> Exercise
Repeat verbatim only the lines from the opening of the material below through the one that contains "# ring that".

* BEGIN *

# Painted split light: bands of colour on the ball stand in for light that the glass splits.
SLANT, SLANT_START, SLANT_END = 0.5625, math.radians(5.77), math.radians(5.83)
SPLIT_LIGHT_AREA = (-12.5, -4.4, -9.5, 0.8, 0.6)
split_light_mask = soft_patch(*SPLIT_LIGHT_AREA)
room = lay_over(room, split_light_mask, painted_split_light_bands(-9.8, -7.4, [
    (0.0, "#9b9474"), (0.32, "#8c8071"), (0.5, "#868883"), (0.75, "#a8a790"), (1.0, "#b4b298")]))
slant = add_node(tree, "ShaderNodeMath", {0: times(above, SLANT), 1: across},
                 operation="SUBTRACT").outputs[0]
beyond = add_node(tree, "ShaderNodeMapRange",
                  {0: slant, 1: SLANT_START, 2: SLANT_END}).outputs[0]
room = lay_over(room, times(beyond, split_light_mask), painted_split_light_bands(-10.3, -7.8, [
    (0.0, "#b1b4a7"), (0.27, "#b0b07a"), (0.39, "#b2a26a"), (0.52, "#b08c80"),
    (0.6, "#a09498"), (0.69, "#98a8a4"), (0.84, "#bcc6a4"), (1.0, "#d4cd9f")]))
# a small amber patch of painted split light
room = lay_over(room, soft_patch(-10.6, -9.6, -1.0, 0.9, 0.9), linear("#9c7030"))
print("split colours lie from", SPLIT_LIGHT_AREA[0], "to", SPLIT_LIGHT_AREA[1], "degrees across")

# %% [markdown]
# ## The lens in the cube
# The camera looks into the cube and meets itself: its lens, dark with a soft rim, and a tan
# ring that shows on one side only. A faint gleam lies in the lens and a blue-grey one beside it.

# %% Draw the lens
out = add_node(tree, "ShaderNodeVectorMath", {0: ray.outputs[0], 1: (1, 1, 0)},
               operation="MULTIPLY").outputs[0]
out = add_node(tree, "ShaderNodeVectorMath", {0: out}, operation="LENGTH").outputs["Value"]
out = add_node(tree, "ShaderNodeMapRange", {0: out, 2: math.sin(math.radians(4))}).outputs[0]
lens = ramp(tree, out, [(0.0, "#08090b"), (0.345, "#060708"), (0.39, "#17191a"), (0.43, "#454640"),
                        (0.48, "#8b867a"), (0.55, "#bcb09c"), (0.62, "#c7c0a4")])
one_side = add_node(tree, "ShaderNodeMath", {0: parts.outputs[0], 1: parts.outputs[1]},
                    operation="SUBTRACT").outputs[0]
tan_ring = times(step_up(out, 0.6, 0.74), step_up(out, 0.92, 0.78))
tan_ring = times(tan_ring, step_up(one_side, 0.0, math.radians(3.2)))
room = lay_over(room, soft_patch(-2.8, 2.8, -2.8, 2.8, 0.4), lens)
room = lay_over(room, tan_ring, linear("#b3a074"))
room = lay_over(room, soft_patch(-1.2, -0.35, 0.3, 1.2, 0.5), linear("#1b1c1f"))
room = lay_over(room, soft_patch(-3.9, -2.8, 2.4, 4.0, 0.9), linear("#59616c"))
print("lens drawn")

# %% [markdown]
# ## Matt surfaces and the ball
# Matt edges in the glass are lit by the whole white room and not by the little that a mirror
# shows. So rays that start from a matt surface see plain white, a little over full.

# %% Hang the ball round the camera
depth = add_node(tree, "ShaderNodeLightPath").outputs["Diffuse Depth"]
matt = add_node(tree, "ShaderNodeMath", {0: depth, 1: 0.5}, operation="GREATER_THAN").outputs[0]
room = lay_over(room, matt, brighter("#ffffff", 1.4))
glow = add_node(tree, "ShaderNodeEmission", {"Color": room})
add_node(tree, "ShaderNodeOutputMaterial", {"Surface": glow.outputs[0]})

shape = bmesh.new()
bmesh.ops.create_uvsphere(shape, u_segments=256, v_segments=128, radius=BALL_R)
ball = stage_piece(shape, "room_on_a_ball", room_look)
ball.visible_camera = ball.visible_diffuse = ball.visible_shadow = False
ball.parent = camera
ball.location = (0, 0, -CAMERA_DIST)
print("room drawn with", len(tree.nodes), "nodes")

* END *

> Written solution
# Painted split light: bands of colour on the ball stand in for light that the glass splits.
SLANT, SLANT_START, SLANT_END = 0.5625, math.radians(5.77), math.radians(5.83)
SPLIT_LIGHT_AREA = (-12.5, -4.4, -9.5, 0.8, 0.6)
split_light_mask = soft_patch(*SPLIT_LIGHT_AREA)
room = lay_over(room, split_light_mask, painted_split_light_bands(-9.8, -7.4, [
    (0.0, "#9b9474"), (0.32, "#8c8071"), (0.5, "#868883"), (0.75, "#a8a790"), (1.0, "#b4b298")]))
slant = add_node(tree, "ShaderNodeMath", {0: times(above, SLANT), 1: across},
                 operation="SUBTRACT").outputs[0]
beyond = add_node(tree, "ShaderNodeMapRange",
                  {0: slant, 1: SLANT_START, 2: SLANT_END}).outputs[0]
room = lay_over(room, times(beyond, split_light_mask), painted_split_light_bands(-10.3, -7.8, [
    (0.0, "#b1b4a7"), (0.27, "#b0b07a"), (0.39, "#b2a26a"), (0.52, "#b08c80"),
    (0.6, "#a09498"), (0.69, "#98a8a4"), (0.84, "#bcc6a4"), (1.0, "#d4cd9f")]))
# a small amber patch of painted split light
room = lay_over(room, soft_patch(-10.6, -9.6, -1.0, 0.9, 0.9), linear("#9c7030"))
print("split colours lie from", SPLIT_LIGHT_AREA[0], "to", SPLIT_LIGHT_AREA[1], "degrees across")

# %% [markdown]
# ## The lens in the cube
# The camera looks into the cube and meets itself: its lens, dark with a soft rim, and a tan
# ring that shows on one side only. A faint gleam lies in the lens and a blue-grey one beside it.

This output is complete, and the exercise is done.